* WHAT THE EXERCISE ASKS:
Each line that holds the word "finishes" should be returned.

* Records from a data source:

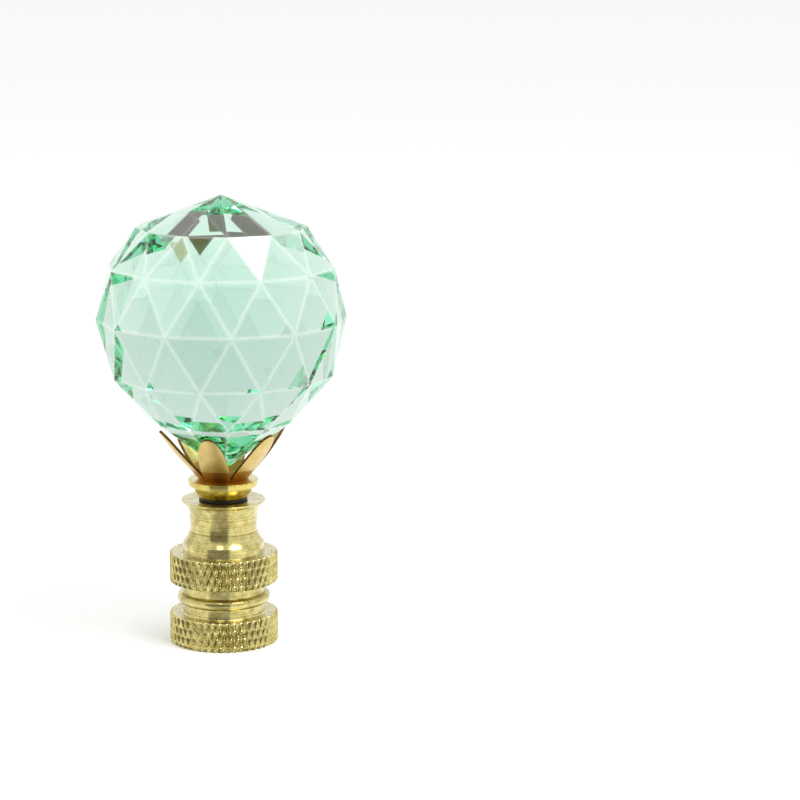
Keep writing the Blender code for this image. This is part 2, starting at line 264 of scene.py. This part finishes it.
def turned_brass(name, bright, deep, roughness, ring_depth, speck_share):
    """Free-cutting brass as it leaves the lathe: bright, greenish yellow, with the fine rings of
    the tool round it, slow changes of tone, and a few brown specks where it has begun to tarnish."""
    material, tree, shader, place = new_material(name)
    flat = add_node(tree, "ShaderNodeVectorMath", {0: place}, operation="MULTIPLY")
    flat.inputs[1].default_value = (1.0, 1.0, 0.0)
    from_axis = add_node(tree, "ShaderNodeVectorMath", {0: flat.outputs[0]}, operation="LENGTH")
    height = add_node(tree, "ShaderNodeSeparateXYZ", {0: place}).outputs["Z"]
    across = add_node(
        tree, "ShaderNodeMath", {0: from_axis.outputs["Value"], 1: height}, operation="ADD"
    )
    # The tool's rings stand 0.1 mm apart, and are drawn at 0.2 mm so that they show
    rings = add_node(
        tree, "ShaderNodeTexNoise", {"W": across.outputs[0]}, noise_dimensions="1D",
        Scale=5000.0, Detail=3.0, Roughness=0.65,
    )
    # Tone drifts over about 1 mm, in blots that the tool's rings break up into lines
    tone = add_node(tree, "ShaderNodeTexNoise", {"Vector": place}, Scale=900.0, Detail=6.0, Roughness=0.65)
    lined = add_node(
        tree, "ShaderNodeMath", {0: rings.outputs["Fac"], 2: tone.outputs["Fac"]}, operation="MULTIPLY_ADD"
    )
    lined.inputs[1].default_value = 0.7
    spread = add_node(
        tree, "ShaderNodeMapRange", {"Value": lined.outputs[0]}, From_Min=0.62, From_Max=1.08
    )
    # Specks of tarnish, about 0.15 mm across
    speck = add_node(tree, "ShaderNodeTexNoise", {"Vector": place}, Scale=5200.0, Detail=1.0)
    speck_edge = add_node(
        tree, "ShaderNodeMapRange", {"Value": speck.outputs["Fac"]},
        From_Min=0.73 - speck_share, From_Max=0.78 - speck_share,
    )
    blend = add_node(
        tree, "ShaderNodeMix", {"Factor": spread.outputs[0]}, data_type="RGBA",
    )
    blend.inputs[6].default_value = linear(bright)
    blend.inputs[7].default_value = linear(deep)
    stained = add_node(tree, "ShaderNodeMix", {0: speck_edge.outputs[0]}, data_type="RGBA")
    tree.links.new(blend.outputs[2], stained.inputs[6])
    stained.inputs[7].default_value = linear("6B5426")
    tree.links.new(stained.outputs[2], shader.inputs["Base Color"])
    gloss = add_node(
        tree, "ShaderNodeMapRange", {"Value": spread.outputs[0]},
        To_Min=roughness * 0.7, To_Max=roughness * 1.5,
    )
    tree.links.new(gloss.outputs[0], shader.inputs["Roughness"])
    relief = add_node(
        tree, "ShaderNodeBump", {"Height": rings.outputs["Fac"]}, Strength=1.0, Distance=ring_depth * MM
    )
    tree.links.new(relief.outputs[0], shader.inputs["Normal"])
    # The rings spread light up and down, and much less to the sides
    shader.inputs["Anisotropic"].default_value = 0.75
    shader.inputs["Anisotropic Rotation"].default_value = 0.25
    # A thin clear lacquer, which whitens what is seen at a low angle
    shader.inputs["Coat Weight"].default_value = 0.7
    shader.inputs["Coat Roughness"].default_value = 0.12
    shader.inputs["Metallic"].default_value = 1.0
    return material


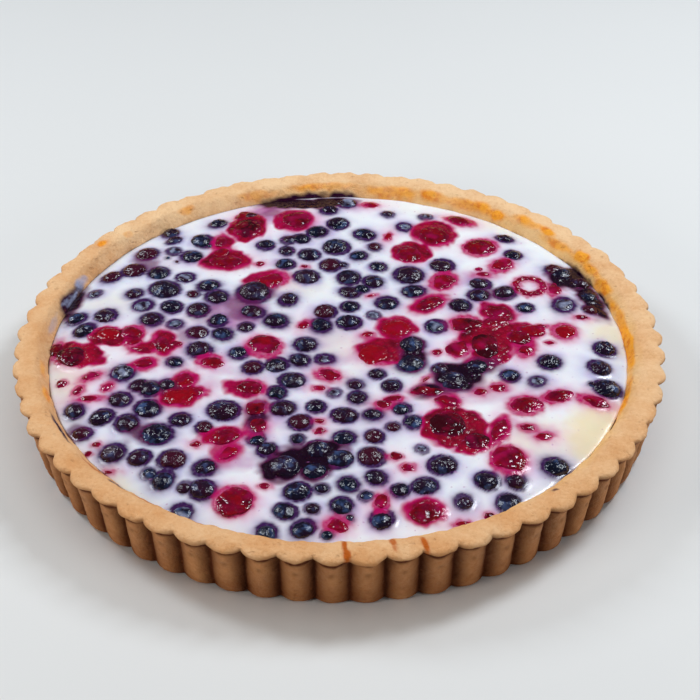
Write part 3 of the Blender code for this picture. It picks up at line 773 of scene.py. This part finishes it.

* EXERCISE OUTPUT:
Keep writing the Blender code for this image. This is part 2, starting at line 264 of scene.py. This part finishes it.
Write part 3 of the Blender code for this picture. It picks up at line 773 of scene.py. This part finishes it.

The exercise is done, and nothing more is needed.